Across 15 chapters, the editors and 12 invited scholars consider representations of the corpse in Irish literature from the 18th century to the present, showing how the construction of Irish identity is bound up with the care and treatment – or lack thereof – of the dead body. The chapters in this collection have been organised to encourage new points of contact between literary texts and conceptions of corpses. In the subsections readers can find thematic strands that bring together fiction, autofiction, poetry, drama and folklore, fostering a more nuanced view of the ways that corpses have shaped the literary imagination, in both English- and Irish-language writing.

As is evident from these chapters, Irish corpses do not have a singular meaning, nor are they always indicative of the same specific attitudes towards death. Rather, the corpse is used by Irish authors to explore topics as diverse as gender roles and motherhood, ageing, political unrest, memorialisation and financial crisis.

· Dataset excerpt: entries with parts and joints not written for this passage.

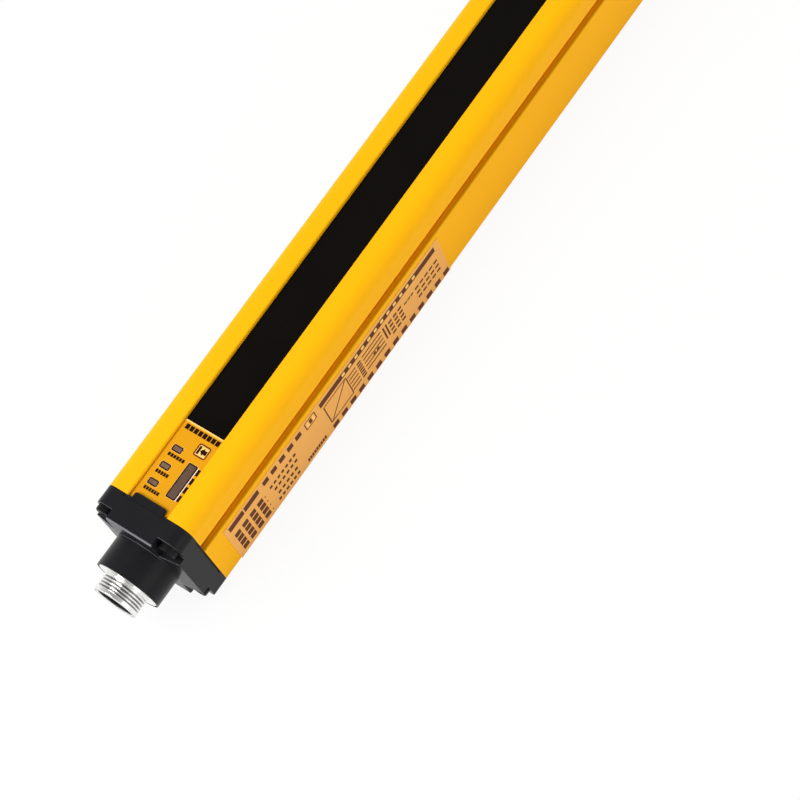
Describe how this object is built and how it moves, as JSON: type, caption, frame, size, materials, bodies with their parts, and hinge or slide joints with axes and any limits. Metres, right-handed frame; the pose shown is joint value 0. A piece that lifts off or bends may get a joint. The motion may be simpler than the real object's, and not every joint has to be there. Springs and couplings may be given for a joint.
{
  "type": "safety light curtain",
  "caption": "Receiver bar of a safety light curtain: a coated aluminium extrusion with a dark front window, black end caps and a round threaded connector at one end.",
  "frame": {"origin": "centre of the flat rear face, on the surface that the bar lies on", "axes": "+X along the bar from the connector end to the far end, +Z out of the window's side, +Y to the side without the label"},
  "size_m": [0.378, 0.0341, 0.04],
  "materials": {
    "yellow_coat": "satin yellow powder coat on extruded aluminium",
    "window_black": "gloss black infrared-pass plastic",
    "seal_rubber": "matt black",
    "panel_film": "orange-yellow printed film",
    "lamp_grey": "grey translucent window",
    "label_film": "pale orange printed film",
    "cap_black": "fine satin black moulding",
    "nickel": "bright nickel plate",
    "insert_black": "black moulding",
    "pin_brass": "gold-plated",
    "screw_black": "black steel",
    "lens_clear": "clear acrylic",
    "diode_dark": "dark tinted epoxy",
    "carrier_black": "matt black moulding",
    "board_green": "green solder mask",
    "led_white": "white chip",
    "chip_black": "black moulding"
  },
  "bodies": {
    "root": {"alignment_lens": "lamp_grey", "board_header": "chip_black", "connector_insert": "insert_black", "connector_nut": "nickel", "connector_pin_1": "pin_brass", "connector_pin_2": "pin_brass", "connector_pin_3": "pin_brass", "connector_pin_4": "pin_brass", "connector_pin_5": "pin_brass", "connector_ring": "seal_rubber", "connector_shell": "nickel", "controller_chip": "chip_black", "display_board": "board_green", "front_window": "window_black", "gauge_led_1": "led_white", "gauge_led_2": "led_white", "gauge_led_3": "led_white", "gauge_led_4": "led_white", "housing": "yellow_coat", "indicator_lens_1": "lamp_grey", "indicator_lens_2": "lamp_grey", "indicator_lens_3": "lamp_grey", "indicator_panel": "panel_film", "lens_1": "lens_clear", "lens_2": "lens_clear", "lens_3": "lens_clear", "lens_4": "lens_clear", "lens_5": "lens_clear", "lens_6": "lens_clear", "lens_7": "lens_clear", "lens_8": "lens_clear", "lower_end_cap": "cap_black", "lower_gasket": "seal_rubber", "lower_screw_1": "screw_black", "lower_screw_2": "screw_black", "lower_screw_3": "screw_black", "lower_screw_4": "screw_black", "main_board": "board_green", "optics_carrier": "carrier_black", "photodiode_1": "diode_dark", "photodiode_2": "diode_dark", "photodiode_3": "diode_dark", "photodiode_4": "diode_dark", "photodiode_5": "diode_dark", "photodiode_6": "diode_dark", "photodiode_7": "diode_dark", "photodiode_8": "diode_dark", "rating_label": "label_film", "status_led_1": "led_white", "status_led_2": "led_white", "status_led_3": "led_white", "upper_end_cap": "cap_black", "upper_gasket": "seal_rubber", "upper_screw_1": "screw_black", "upper_screw_2": "screw_black", "upper_screw_3": "screw_black", "upper_screw_4": "screw_black", "window_seal_left": "seal_rubber", "window_seal_right": "seal_rubber"}
  },
  "joints": []
}
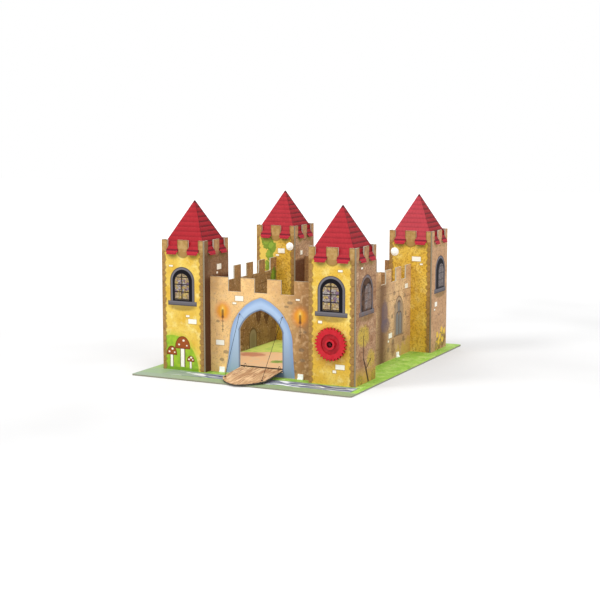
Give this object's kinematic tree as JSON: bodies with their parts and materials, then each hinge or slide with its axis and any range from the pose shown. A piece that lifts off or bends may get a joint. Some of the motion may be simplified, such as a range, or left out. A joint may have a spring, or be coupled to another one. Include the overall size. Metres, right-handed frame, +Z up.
{
  "type": "cardboard toy castle",
  "caption": "Card castle with square corner towers under red pyramid roofs, battlemented walls round a courtyard, and a drawbridge worked by a crank gear and strings.",
  "frame": {"origin": "middle of the base board's underside", "axes": "+Z up; +Y from the gate towards the back wall; +X to the right as seen from the gate"},
  "size_m": [0.336, 0.4363, 0.2412],
  "materials": {
    "tower_board": "satin printed board",
    "roof_card": "satin printed card",
    "wall_board": "satin printed board",
    "base_board": "satin printed board",
    "bridge_board": "satin printed board",
    "plain_board": "plain grey board",
    "black_string": "twisted string",
    "black_rod": "satin black",
    "white_plastic": "gloss white",
    "red_plastic": "gloss red",
    "crank_plastic": "matte red"
  },
  "bodies": {
    "castle": {"base_board": "base_board", "front_left_tower": "tower_board", "front_right_tower": "tower_board", "rear_left_tower": "tower_board", "rear_right_tower": "tower_board", "front_left_roof": "roof_card", "front_right_roof": "roof_card", "rear_left_roof": "roof_card", "rear_right_roof": "roof_card", "gate_wall": "wall_board", "back_wall": "wall_board", "left_wall": "wall_board", "right_wall": "wall_board", "hinge_rod": "black_rod", "rod_keeper_left": "plain_board", "rod_keeper_right": "plain_board", "bearing_plate": "plain_board", "bridge_string_left": "black_string", "bridge_string_right": "black_string", "winding_string_left": "black_string", "winding_string_right": "black_string", "corner_rivet_left": "white_plastic", "corner_rivet_right": "white_plastic", "rivet_washer_left": "white_plastic", "rivet_washer_right": "white_plastic", "gate_clip_left": "white_plastic", "gate_clip_right": "white_plastic", "back_clip_left": "white_plastic", "back_clip_right": "white_plastic", "left_clip_front": "white_plastic", "left_clip_rear": "white_plastic", "right_clip_front": "white_plastic", "right_clip_rear": "white_plastic"},
    "bridge": {"drawbridge": "bridge_board", "hinge_loop_left": "black_string", "hinge_loop_right": "black_string", "bridge_knot_left": "black_string", "bridge_knot_right": "black_string"},
    "crank": {"crank_gear": "red_plastic", "crank_axle": "crank_plastic", "string_spool": "crank_plastic", "front_collar": "crank_plastic", "rear_collar": "crank_plastic", "spool_winding": "black_string"}
  },
  "joints": [
    {"name": "drawbridge_lift", "type": "hinge", "parent": "castle", "child": "bridge", "pos_m": [0.0005, -0.1424, 0.013], "axis": [-1, 0, 0], "range_deg": [0, 96], "deforming": ["bridge_string_left", "bridge_string_right"]},
    {"name": "crank_turn", "type": "hinge", "parent": "castle", "child": "crank", "pos_m": [0.1157, -0.1607, 0.058], "axis": [0, -1, 0], "range_deg": [0, 670]}
  ],
  "couplings": [
    {"joint": "crank_turn", "follows": "drawbridge_lift", "ratio": 6.9174}
  ]
}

Colleen English, for instance, argues that Irish graveyard poetry, and its engagement with the dead body, is not simply an imitation of English models, but has the subversive power to translate grief into political action. Michael McAteer’s chapter analyses the work of Douglas Hyde and JM Synge to demonstrate how the corpse in Irish folklore and Revival-era writing can symbolise the state of the nation but also call for its renewal.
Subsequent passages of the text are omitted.